Houston Police Chief Tries To Blame Encryption for Failure To Uncover Far-Right Cops
Meanwhile, he’s still trying to downplay corruption within his own force.
Several police officers were among the mob that invaded the U.S. Capitol on January 6, a fact that has prompted some serious questions for law enforcement agencies about what they're doing to tackle the far-right presence in their departments. An article in Monday's Washington Post discusses how police might work to recognize problematic recruits before they're hired, and how to make it easier to discipline officers who express violent political attitudes—a challenge as cop-friendly arbitrators often intervene and force law enforcement agencies keep them on board.

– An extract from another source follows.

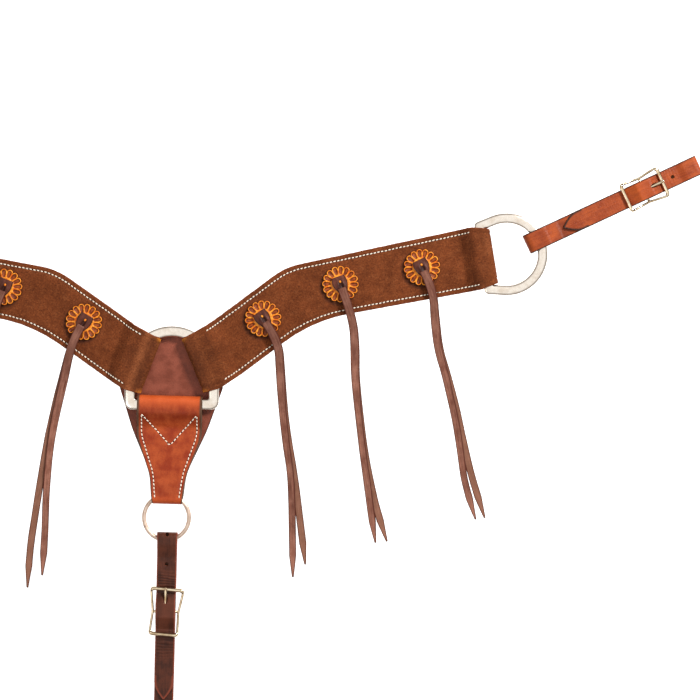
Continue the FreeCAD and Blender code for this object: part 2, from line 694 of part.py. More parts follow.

Deep down in the Post story, the debate takes a comically absurdist twist. A former Houston police officer was among those charged with joining the violent mob at the Capitol. With the problem at his doorstep, Houston Police Chief Art Acevedo, who is also president of the Major Cities Chiefs Association, decided to blame…encryption:
Acevedo also said anonymous online platforms on the "dark web" are making such investigations impossible, even for departments with sufficient resources. He expects the move away from public platforms like Facebook and Twitter to grow rapidly in response to the FBI arrests of those who rioted at the Capitol.
This month, Acevedo was asked by the House Oversight and Reform Committee to explain what actions police chiefs are taking, and responded by asking for help. For years, law enforcement officials have asked for passage of a federal law that would require such platforms to have a "back door" that law enforcement can access if they have "a legitimate investigative need and a court order" to gain entry.
"Congress's failure to act has enabled industry giants to flaunt the law and operate with impunity," Acevedo wrote in response.
Destroying encryption—and yes, mandatory backdoors would utterly destroy encryption—has been a pet cause of the U.S. Department of Justice for years. The invocation of the "dark web" as a boogeyman has been a constant recently too. Usually those who have demanded encryption back doors have insisted that it was necessary to fight child trafficking and terrorism.
It feels a bit desperate to invoke encryption as a reason why police departments don't know they've got some dangerous officers, particularly when—let's be frank—these guys weren't being all that secretive. As the Brennan Center for Justice notes, "These officers' racist activities are often known within their departments, but only result in disciplinary action or termination if they trigger public scandals."
Meanwhile, Acevedo has inadvertently revealed that people are right to worry that law enforcement would abuse encryption backdoors. Police leaders have traditionally insisted that they need these to make sure tech platforms and communication tools comply with legal warrants. But Acevedo is talking about using backdoors to investigate potential or current police officers without any specific connection to criminal activity. This isn't crimefighting; it's domestic surveillance. This is precisely why backdoors are dangerous. Worse yet: The whole premise of these investigations is that there are abusive, authoritarian cops out there who can't be trusted. This is supposed to be a reason to give officers more access to people's communications?
It's absolutely disheartening to see coverage of encrypted communications that suggests apps like Signal or Telegram are problems because they do not (and cannot) police content, therefore allowing extremists to communicate with each other. A tool can be used for good reasons or bad. We don't throw away hammers and move back into caves because they can also be used to beat somebody to death.
To reiterate for the umpteenth time, encryption protects us from criminals, hackers, and authoritarian governments. What Acevedo proposes won't help fight crime. It would actually make us more likely to be victims of crime. And that doesn't even get into what happens when some of our more violent governments across the world start using the backdoors precisely the way Acevedo describes, but against citizens trying to organize for more freedom, not just to cancel an election whose outcome they didn't like.
We shouldn't be surprised Acevedo that doesn't know what his cops are up to. For years, right under his nose, corrupt narcotics officers have been involved in a racket that involved falsifying records, which culminated in 2019 in a botched raid where officers killed a couple. As Reason's Jacob Sullum noted just this week, Acevedo is still trying to defend some of the officers involved and maintaining that there are not systemic problems in his department. What good would backdoors be to a man who refuses to acknowledge the evidence that's already in front of him?